Mara Mintzer is a Research Affiliate with the Children, Youth, Environments Center focusing on the Boulder Child- and Youth-Friendly City Initiative (BCYFCI). Prior to working with CYE, Mara was the Director of Belle Haven Community School in Menlo Park, California, where she oversaw child and family support services on a low-income school campus. The integrated programs included an afterschool program that was re-designed to align with the school-day curriculum, a family resource center where parents participated in parenting classes, mental health support, and support advocating for their children’s education, summer school, and a variety of early childhood programs. Mara has had a wide range of experiences designing and implementing programs for low-income children, families and neighborhoods in New York and California. Thanks to extensive travels and studies, she speaks French and Spanish. Mara received her undergraduate degree in psychology with honors from Brown University, and a master’s degree in organizational psychology with honors from Columbia University.
Donna D. Rubinoff
Ph.D. Geography, University of Colorado Boulder
Phone: (303) 579-1285
4766 Franklin Drive
Boulder, CO 80301
Donna Rubinoff is a geographer and urban planner working on sustainable urban and rural development in the global south. Most recently she directed urban planning for four sub areas of Kigali Rwanda, ranging from 80 to 4500 hectares and totaling $.5 billion in municipal infrastructure costs. Previously, she was a project manager for the Rwamagana Conceptual Master Plan and the Kigali Conceptual Master Plan, which won the 2008 Daniel Burnham Award for best comprehensive plan from the American Planning Association and the 2010 ASLA Award of Excellence for Analysis and Planning. Her leadership on these projects fore-grounded poverty alleviation; citizen participation; social reproduction, education, and family needs; public space for civic engagement; and linking environmental and social sustainability. Previously, Donna was an instructor at CU-Boulder for ten years in the departments of Geography, Women’s Studies and Environmental Design. She is a Woodrow Wilson Fellow in Women’s Studies, received the Gilbert A. White Fellowship, and was a fellow at the Southwest Institute for Research on Women.

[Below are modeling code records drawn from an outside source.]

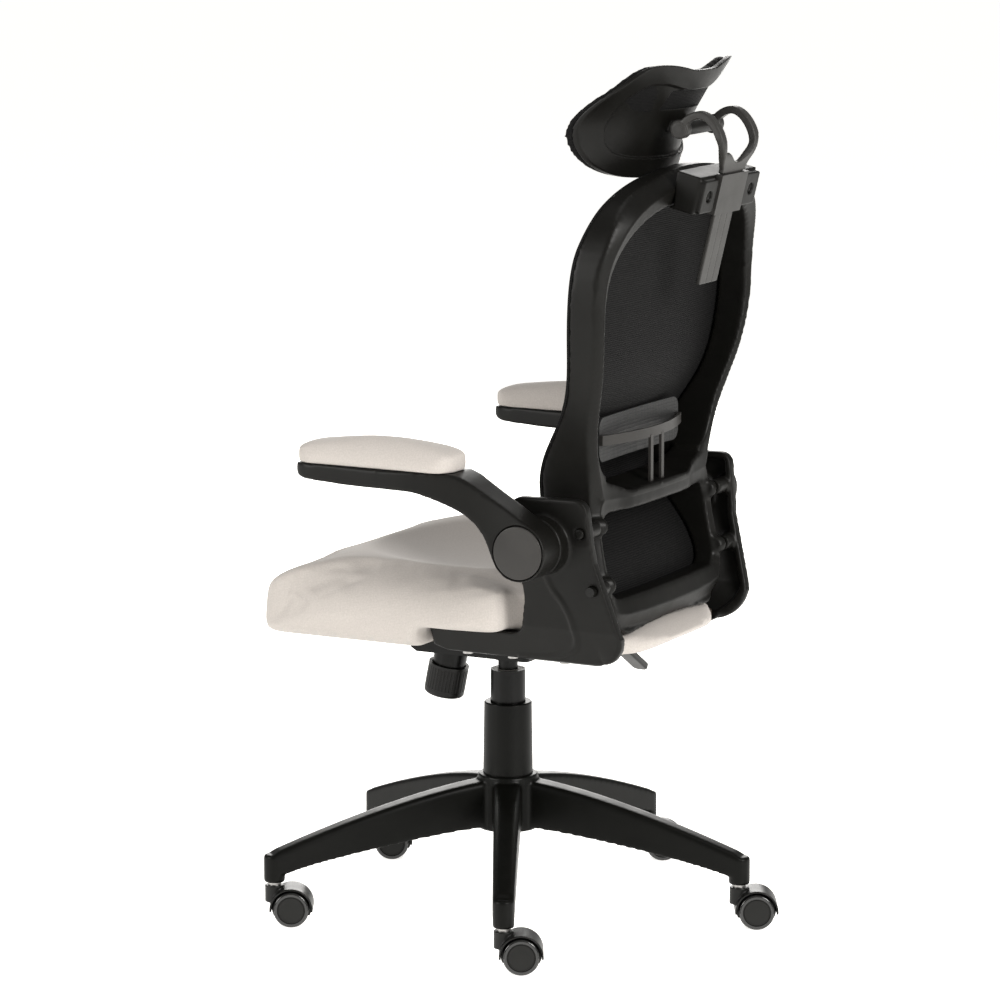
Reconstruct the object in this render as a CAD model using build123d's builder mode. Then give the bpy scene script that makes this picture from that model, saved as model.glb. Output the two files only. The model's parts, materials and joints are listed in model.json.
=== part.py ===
"""Mesh-back swivel chair with flip-up armrests and an adjustable headrest.

Frame: +Z up, the chair faces -Y, +X is the sitter's left, origin on the floor on the column axis.
All sizes are in millimetres.
"""
from build123d import *
import math
import os

os.makedirs("parts", exist_ok=True)

# ---------------------------------------------------------------- driving dimensions
clear_fit = 0.05            # radial play of a running fit
clear_gap = 0.3             # gap between pieces that only lie side by side

# base
leg_count = 5
leg_first = 26.5            # angle of the first leg from +X
leg_reach = 344.0           # column axis to caster stem
leg_width_hub = 40.0
leg_width_tip = 30.0
leg_wall = 3.5
leg_root_top = 190.0
leg_tip_top = 107.0
hub_bottom = 116.0
hub_top = 196.0
hub_radius = 43.0
socket_bottom = 61.0
socket_radius = 15.0

# casters
wheel_radius = 25.0
wheel_width = 20.0
wheel_gap = 4.6             # centre plane to the inner face of a wheel
caster_trail = 24.0
caster_heading = 117.5      # way the casters trail, from +X
hood_over = 5.5             # how far a hood's rim stands out past its wheels
hood_radius = wheel_radius + hood_over
hood_wall = 2.6
stem_radius = 5.5
axle_radius = 3.0

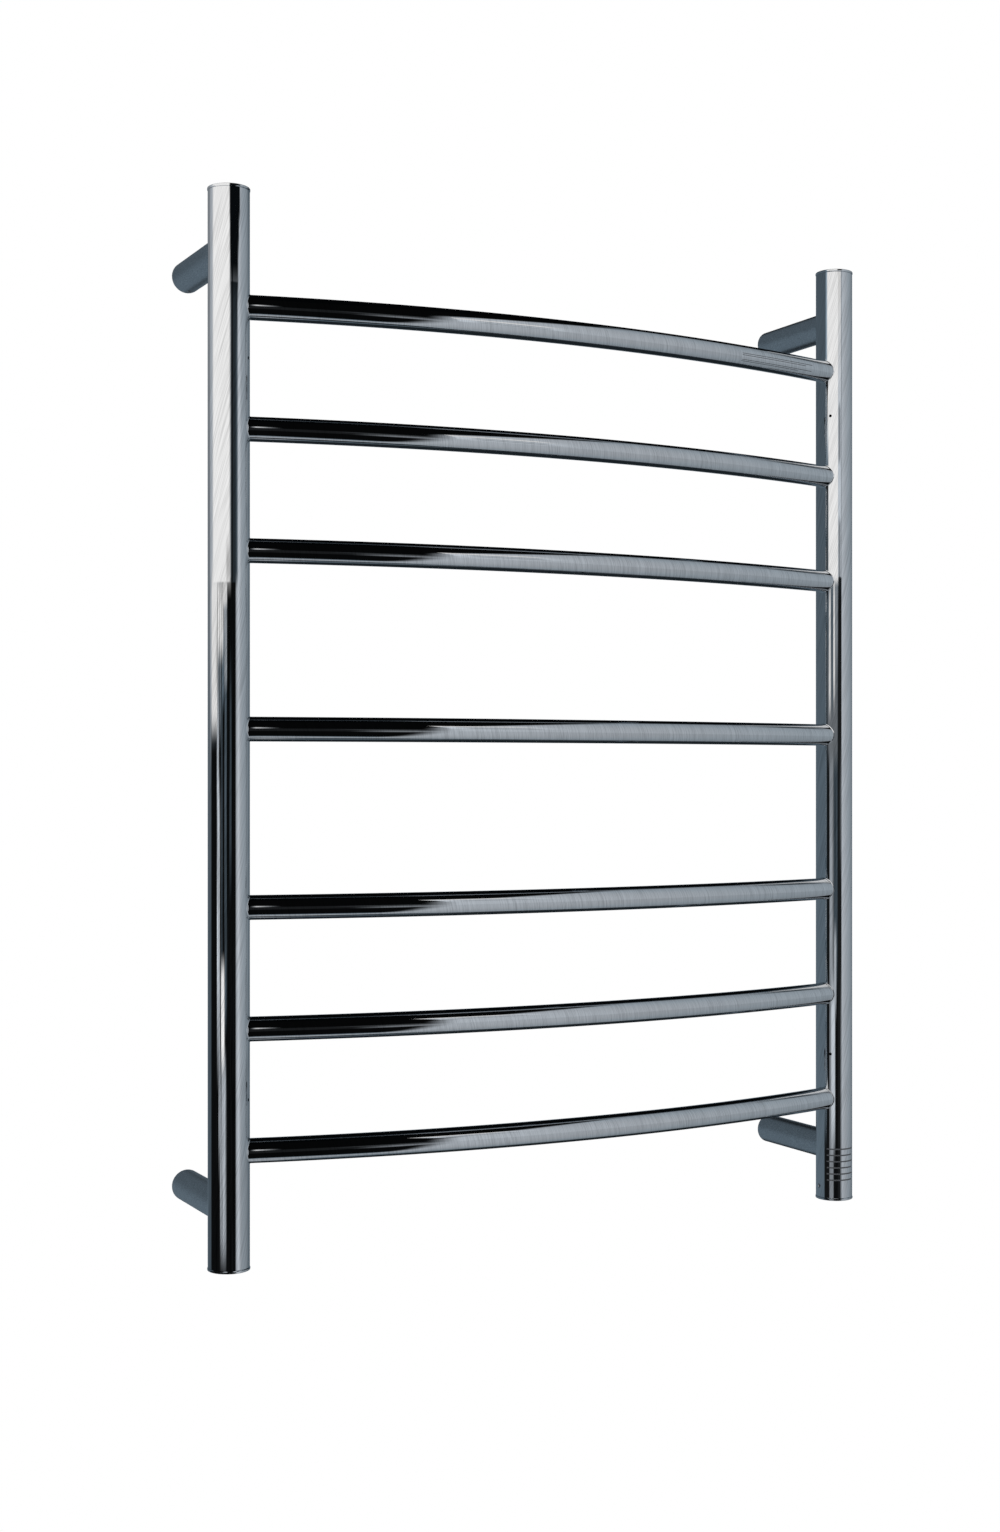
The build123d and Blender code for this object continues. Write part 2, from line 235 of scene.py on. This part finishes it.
lp = W.new("ShaderNodeLightPath")
bg_env = W.new("ShaderNodeBackground")
W.put(bg_env.inputs["Color"], sky)
bg_white = W.new("ShaderNodeBackground")
bg_white.inputs["Color"].default_value = (1, 1, 1, 1)
plain = W.math("MAXIMUM", lp.outputs["Is Camera Ray"], lp.outputs["Is Diffuse Ray"])
both = W.new("ShaderNodeMixShader")
W.put(both.inputs[0], plain)
W.t.links.new(bg_env.outputs[0], both.inputs[1])
W.t.links.new(bg_white.outputs[0], both.inputs[2])
W.t.links.new(both.outputs[0], W.new("ShaderNodeOutputWorld").inputs["Surface"])


# ------------------------------------------------------------------ materials
def material(name):
    m = bpy.data.materials.new(name)
    m.use_nodes = True
    n = Nodes(m.node_tree)
    p = n.new("ShaderNodeBsdfPrincipled")
    n.t.links.new(p.outputs[0], n.new("ShaderNodeOutputMaterial").inputs["Surface"])
    return m, n, p


def rgba(c, k=1.0):
    return tuple(min(1.0, x * k) for x in c) + (1.0,)


def finish_bump(n, p, height, depth):
    bump = n.new("ShaderNodeBump")
    bump.inputs["Strength"].default_value = 1.0
    bump.inputs["Distance"].default_value = depth
    n.put(bump.inputs["Height"], height)
    n.put(p.inputs["Normal"], bump.outputs[0])


def polished(name, twist, fine, along, rough, depth, tone):
    """Belt-polished tube: lines drawn out along helices; twist in radians a metre."""
    m, n, p = material(name)
    tube = n.new("ShaderNodeAttribute", attribute_name="tube").outputs["Vector"]
    s = n.new("ShaderNodeSeparateXYZ")
    n.put(s.inputs[0], tube)

    def lines(tw, f, a, detail):
        rot = n.new("ShaderNodeVectorRotate", rotation_type="Z_AXIS")
        n.put(rot.inputs["Vector"], tube)
        n.put(rot.inputs["Angle"], n.math("MULTIPLY", s.outputs[2], tw))
        return n.noise(n.vmath("MULTIPLY", rot.outputs[0], (f, f, a)), 1.0, detail, 0.6)

    both_lines = n.math("ADD", n.math("MULTIPLY", lines(twist, fine, along, 3.0), 0.6),
                        n.math("MULTIPLY", lines(twist * 0.93, fine * 2.7, along * 1.9, 2.0), 0.4))
    cloud = n.noise(tube, 38.0, 2.0)
    colour = n.mix(n.ramp(both_lines, 0.44, 0.60), rgba(STEEL, 1 + tone * 0.35), rgba(STEEL, 1 - tone))
    colour = n.mix(n.ramp(cloud, 0.35, 0.7, 0.0, 0.5), colour, rgba(STEEL, 0.97))
    n.put(p.inputs["Base Color"], colour)
    n.put(p.inputs["Roughness"], n.math("ADD", n.ramp(both_lines, 0.35, 0.68, rough[0], rough[1]),
                                       n.ramp(cloud, 0.3, 0.75, -0.008, 0.012)))
    p.inputs["Metallic"].default_value = 1.0
    finish_bump(n, p, both_lines, depth)
    return m


def plain_metal(name, base, rough, grain=2200.0, depth=3e-6, stretch=(1, 1, 1), tone=0.08):
    """Satin or turned metal with a fine grain."""
    m, n, p = material(name)
    c = n.new("ShaderNodeTexCoord").outputs["Object"]
    g = n.noise(n.vmath("MULTIPLY", c, stretch), grain, 3.0, 0.6)
    cloud = n.noise(c, 90.0, 2.0)
    colour = n.mix(n.ramp(g, 0.35, 0.7), rgba(base, 1 - tone), rgba(base, 1 + tone))
    colour = n.mix(n.ramp(cloud, 0.3, 0.7, 0.0, 0.35), colour, rgba(base, 0.9))
    n.put(p.inputs["Base Color"], colour)
    n.put(p.inputs["Roughness"], n.ramp(g, 0.25, 0.75, rough * 0.85, rough * 1.15))
    p.inputs["Metallic"].default_value = 1.0
    finish_bump(n, p, g, depth)
    return m


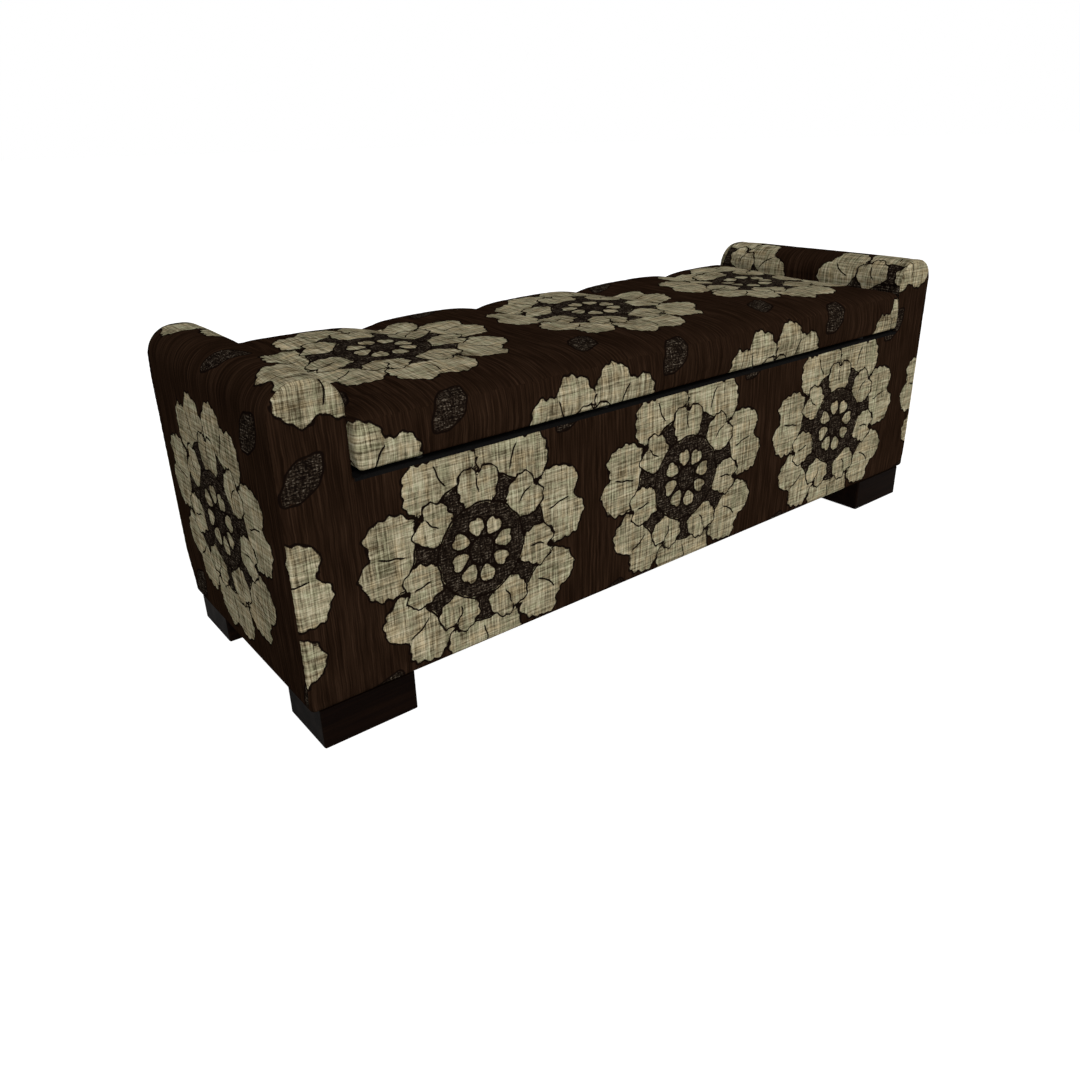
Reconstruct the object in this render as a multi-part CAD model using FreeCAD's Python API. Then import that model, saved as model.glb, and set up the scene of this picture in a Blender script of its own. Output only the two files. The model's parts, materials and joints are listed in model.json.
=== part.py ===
import FreeCAD, Part
import os, math

# Upholstered storage bench with a hinged boxed-cushion lid and raised slab arms.
# Millimetres. Origin: centre of the footprint on the floor. +X along the length,
# +Y towards the back, +Z up. The front of the bench is at -Y.

# ---------------------------------------------------------------- driving sizes
LENGTH = 1400.0          # overall length
DEPTH = 480.0            # overall depth, lid front to hinge barrel
ARM_TOP = 510.0          # height of the arms
BODY_HALF_D = 238.0      # upholstered body, half depth
FOOT_H = 64.0            # height of the foot blocks
FOOT_X, FOOT_Y = 146.0, 112.0
FOOT_INSET_X, FOOT_INSET_Y = 12.0, 3.5
GLIDE_T = 2.0            # nylon glide under each foot
ARM_T = 98.0             # thickness of an arm
ARM_R = 42.0             # shoulder radius of the tombstone-shaped arm
SKIN = 1.5               # upholstery fabric with its backing
PAD = 10.0               # foam over the boards
SEAT_GAP_BOTTOM = 376.0  # top of the box walls under the lid
LID_Z0 = 384.0           # underside of the lid
LID_SEAM = 448.0         # seam between lid band and lid top
LID_CROWN = 470.0        # highest line of the crowned lid
LID_HALF_X = 597.0
LID_Y0, LID_Y1 = -240.0, 236.0
LID_CORNER_R = 18.0
PLY_BASE = 15.0
PLY_ARM = 12.0
PLY_LID = 18.0
HINGE_Y, HINGE_Z = 236.5, 380.0
BARREL_R = 3.5
PIN_R, PIN_BORE_R = 1.5, 1.55
HINGE_HALF_X = 560.0
KNUCKLES = 28
LEAF_T = 1.5
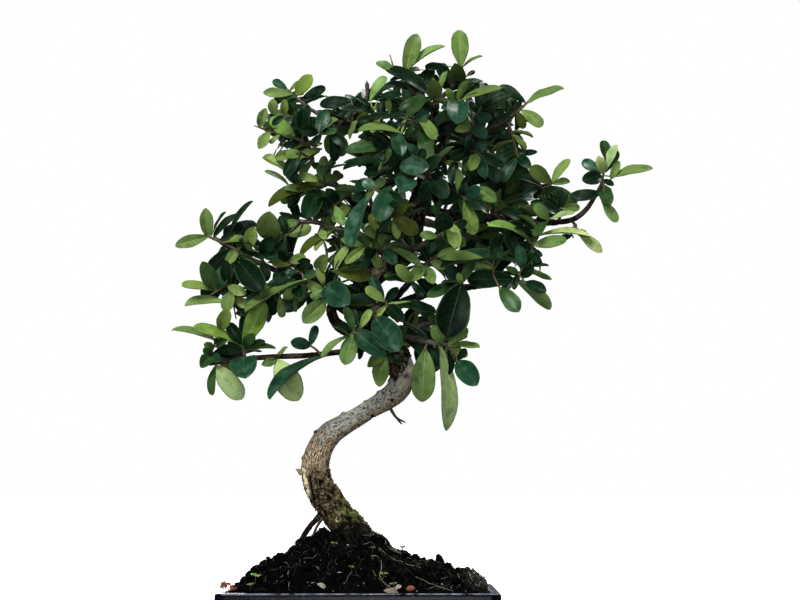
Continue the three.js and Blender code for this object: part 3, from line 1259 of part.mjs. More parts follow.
const tree = new THREE.Group();
const thickWood = makeWood(GAP);
tree.add(makePot());
tree.add(makeDrainMesh('drain_mesh_left', -DRAIN_X));
tree.add(makeDrainMesh('drain_mesh_right', DRAIN_X));
tree.add(makeSoil(thickWood));
tree.add(meshOf('trunk', makeWood(0), 'wood'));
for (const spray of growSprays()) {
  tree.add(meshOf(spray.name, largestBody(spraySolid(spray).subtract(thickWood)), spray.tint));
}

export default tree;
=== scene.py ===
"""A firethorn bonsai in its glazed pot: the fine surface of every piece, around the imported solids.

Places are in millimetres, as in the solids, and turn to metres where a mesh is made. X runs to the
right along the front of the pot, Y away from the viewer and Z up.
"""
import logging
import math
from dataclasses import dataclass, field
from enum import Enum
from typing import Callable

import bpy
import numpy as np
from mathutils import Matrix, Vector


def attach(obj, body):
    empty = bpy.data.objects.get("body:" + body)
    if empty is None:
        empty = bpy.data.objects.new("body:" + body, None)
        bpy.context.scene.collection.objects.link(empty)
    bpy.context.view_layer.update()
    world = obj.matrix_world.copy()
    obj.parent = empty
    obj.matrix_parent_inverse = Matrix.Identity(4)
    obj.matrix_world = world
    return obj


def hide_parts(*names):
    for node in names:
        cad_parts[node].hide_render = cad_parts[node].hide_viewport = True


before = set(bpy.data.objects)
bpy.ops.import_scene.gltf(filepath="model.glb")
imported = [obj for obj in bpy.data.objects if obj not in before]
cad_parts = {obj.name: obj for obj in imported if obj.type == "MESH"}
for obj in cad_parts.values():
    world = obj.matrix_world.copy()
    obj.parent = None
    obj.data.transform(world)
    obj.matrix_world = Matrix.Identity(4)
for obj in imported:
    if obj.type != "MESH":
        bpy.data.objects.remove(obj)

Place = tuple[float, float, float, float]
LeafRow = tuple[float, float, float, float, float, str]
Outline = list[tuple[float, float]]
Colour = tuple[float, float, float]
Paint = np.ndarray | tuple[float, float, float, float]

MM = 0.001
SEEDS = 1 << 30
# The eye that seen places are read from, in millimetres; the camera stands within half a millimetre of it.
EYE = np.array([29.0, -1600.0, 144.0])
TOWARDS_VIEWER = np.array([0.0, -1.0, 0.0])
log = logging.getLogger("bonsai")


@dataclass(frozen=True)
class SprayRows:
    """One leafy spray as read from the front: its twigs, and the leaves that are placed one by one."""

    name: str
    slot: str
    fill: int
    twigs: list[list[Place]]
    leaves: list[LeafRow]


# Places on the wood as seen from the front: x, z, then depth away from the viewer, then a radius.
# A leaf row is the x and z of its base, those of its tip, its seen width and the code of its tint.
TRUNK: list[Place] = [
    (-6.3, 82.8, 3, 11.5), (-4, 96.1, 2, 13), (-4.8, 105.6, 1, 13), (-9.9, 113.7, 0, 11.4),
    (-17.3, 121.8, -2, 10.8), (-23.9, 131.4, -4, 10.4), (-29.8, 141.7, -6, 10.6),
    (-32.8, 153.5, -7, 10.3), (-30.5, 165.2, -7, 9.7), (-23.9, 177, -5, 8.9),
    (-14.4, 184.4, -2, 7.9), (-2.6, 191, 1, 7.1), (9.2, 198.4, 4, 7.1), (20.2, 205, 6, 7.9),
    (29.1, 213.8, 7, 9), (31.3, 223.4, 7, 9.2), (26.9, 235.9, 6, 9.6), (18.8, 247.7, 5, 9),
    (9.2, 260.9, 4, 8.6), (2.6, 274.2, 2, 8.4), (2.6, 286, 0, 8.3), (9.9, 296.3, -2, 8.2),
    (22.4, 304.4, -3, 8.3), (32.8, 313.9, -2, 8.8), (36.4, 325, 0, 9.2), (38.6, 337.5, 2, 8.4),
    (43.1, 350, 4, 7.4), (47.5, 364, 5, 6.6), (50.4, 379.4, 5, 5.6), (52.6, 396.4, 4, 4.4),
    (54.8, 412.5, 3, 3.4), (56.3, 427.3, 2, 2.4),
]

LIMBS: dict[str, list[Place]] = {
    "root_left": [
        (-20, 127, -3, 3.2), (-26, 122, -4, 2.7), (-32, 117, -5, 2.3), (-38, 110, -6, 2.1),
        (-42, 103, -6, 1.9), (-45, 95, -7, 1.6),
    ],
    "root_left_thin": [
        (-25, 121, -5, 1.5), (-30, 114, -8, 1), (-33, 108, -9, 0.9), (-36, 98, -10, 0.8),
    ],
    "root_right": [
        (0, 114, -3, 4), (8, 107, -7, 2.8), (17, 103, -10, 2.3), (23, 96, -12, 1.9),
        (31, 91, -14, 1.6), (39, 86, -16, 1.2),
    ],
    "root_front": [
        (-10, 112, -7, 4.2), (-11, 104, -13, 3.2), (-8, 95, -19, 2.4), (-6, 86, -26, 1.8),
    ],
    "root_front_right": [
        (-1, 112, -6, 4), (5, 104, -14, 2.9), (11, 95, -22, 2.2), (19, 83, -32, 1.6),
    ],
    "root_back": [
        (-6, 114, 7, 4.4), (-8, 105, 15, 3.2), (-11, 95, 26, 2.4), (-17, 84, 38, 1.7),
    ],
    "root_back_right": [
        (0, 112, 6, 4), (10, 102, 15, 2.8), (20, 90, 26, 2), (31, 77, 36, 1.4),
    ],
    "limb_left": [
        (19, 246, 4, 6.2), (7, 251, -3, 5.4), (-5, 254, -8, 4.9), (-15, 259, -10, 4.5),
        (-21, 268, -10, 4), (-20, 277, -8, 3.6), (-23, 286, -8, 3.1), (-32, 293, -8, 2.8),
        (-45, 297, -9, 2.5), (-59, 299, -10, 2.2), (-72, 304, -12, 2), (-84, 310, -14, 1.7),
        (-92, 315, -15, 1.5),
    ],
    "limb_low_left": [
        (25, 240, 4, 3.2), (7, 242, -4, 2.6), (-11, 240, -12, 2.3), (-37, 237, -18, 2),
        (-63, 236, -22, 1.9), (-89, 234, -24, 1.8), (-110, 231, -25, 1.6),
    ],
    "limb_right": [
        (42, 346, 3, 4.6), (55, 343, -2, 4), (70, 340, -6, 3.5), (90, 339, -10, 3.1),
        (117, 336, -12, 2.7), (141, 335, -12, 2.3), (156, 337, -12, 2), (166, 344, -12, 1.8),
        (173, 354, -12, 1.5), (178, 363, -12, 1.3),
    ],
    "limb_low_right": [
        (11, 261, 2, 4.4), (21, 270, -10, 3.8), (35, 277, -18, 3.4), (55, 284, -24, 3),
        (78, 287, -28, 2.5), (100, 290, -30, 2.1), (114, 293, -31, 1.8),
    ],
    "limb_fork": [
        (5, 268, -3, 3.6), (14, 272, -13, 3.2), (25, 279, -21, 2.9), (36, 290, -25, 2.4),
        (47, 302, -28, 1.9),
    ],
    "limb_grey": [
        (4, 289, -2, 3), (12, 298, -10, 2.6), (18, 307, -15, 2.4), (17, 315, -17, 2.3),
        (13, 323, -18, 2.2), (11, 333, -18, 2), (10, 346, -16, 1.7),
    ],
    "limb_up_left": [
        (42, 348, 4, 4), (28, 343, 12, 3.5), (11, 344, 15, 3.1), (-5, 350, 14, 2.8),
        (-17, 362, 12, 2.5), (-28, 371, 10, 2.2), (-35, 379, 8, 1.8),
    ],
    "limb_top_left": [
        (52, 389, 4, 3.4), (38, 396, -2, 2.9), (20, 402, -6, 2.5), (1, 407, -8, 2.2),
        (-17, 410, -10, 1.9), (-31, 416, -10, 1.6),
    ],
    "limb_top_right": [
        (50, 371, 5, 3.6), (59, 381, 0, 3.1), (73, 391, -4, 2.6), (91, 402, -6, 2.1),
        (106, 410, -8, 1.7),
    ],
    "limb_right_mid": [
        (47, 358, 5, 3.2), (66, 361, 10, 2.7), (88, 366, 14, 2.3), (110, 371, 14, 1.9),
        (128, 365, 10, 1.5),
    ],
}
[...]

Donna’s research interests highlight the intersections between gender, leadership, and youth in municipal development. As growing number of women in the global south take leadership roles at the state, city and local level, is there a gender differentiation in the use of policy, budgets and programs to direct resources to support children and youth? How does gender influence leadership and municipal outcomes that promote sustainability and intergenerational equity?
Prior to her career in academia, Donna worked as an urban planner and landscape architect in the US and Europe. She holds a PhD in Geography from the University of Colorado-Boulder, Masters Degrees in Planning and Landscape Architecture from the University of Virginia, and a Bachelors Degree in Sociology from Bucknell University.
Ph.D. Communication, University of Colorado
Phone: (303) 541-9621
3021 Washington St.
Boulder, CO 80304
Dr. Lucie Sommer is a Research Affiliate with the Children, Youth, and Environments Center specializing in the research and design of non-traditional learning environments: face-to-face, virtual and hybrid. Beginning with her early experiences as a classroom teacher at University Hill Elementary School (an experiential program in Boulder, Colorado), she developed an affinity for inquiry-based learning. She cultivated expertise in this approach and explored its application in virtual environments through her work as an educator in the post-secondary setting and as an instructional design consultant on a variety of educational technology projects for organizations such as the Denver Public School System, The Independent Colleges of Washington, Dillard University, and the University of Colorado’s Alliance for Technology, Learning, and Society. Her recent doctoral work in the Communication Department at the University of Colorado focused on the tension between institutionalized and innovative learning practices. These studies shaped her current research interests: the intersection between learning environments, communication technologies, and social change.
M.S. Civil Engineering, University of Colorado;M.A. Mathematics, University of Colorado
Department of Mathematics 395 UCB
Boulder, CO 80309-0395
Beth Stade is a math educator and lecturer at the University of Colorado Mathematics Department. She has created numerous math and science programs for K-12 students with a focus on how to create environments that support visual-spatial learning. In 2010-2011, she partnered with the Boulder Valley School District, the City of Boulder, and local schools to create the Aurora-7 Renewable Energy Outdoor Classroom. This outdoor space incorporates solar, wind and water energy in a dynamic multifunctional space for outdoor learning. Currently she is developing mathematics courses that focus on visual-spatial learning, by creating and teaching “Visual Algebra and Kinesthetic Mathematics” for BVSD Lifelong Learning and “Math and Art” for the University of Colorado. In partnership with CYE, Stade is also heading the STEM – Rooted in the Community initiative that is building a partnership between CYE and local parks departments to build informal math and science learning installations for use by the local schools, develop community around math and science education (STEM), and provide outreach opportunities for CU students.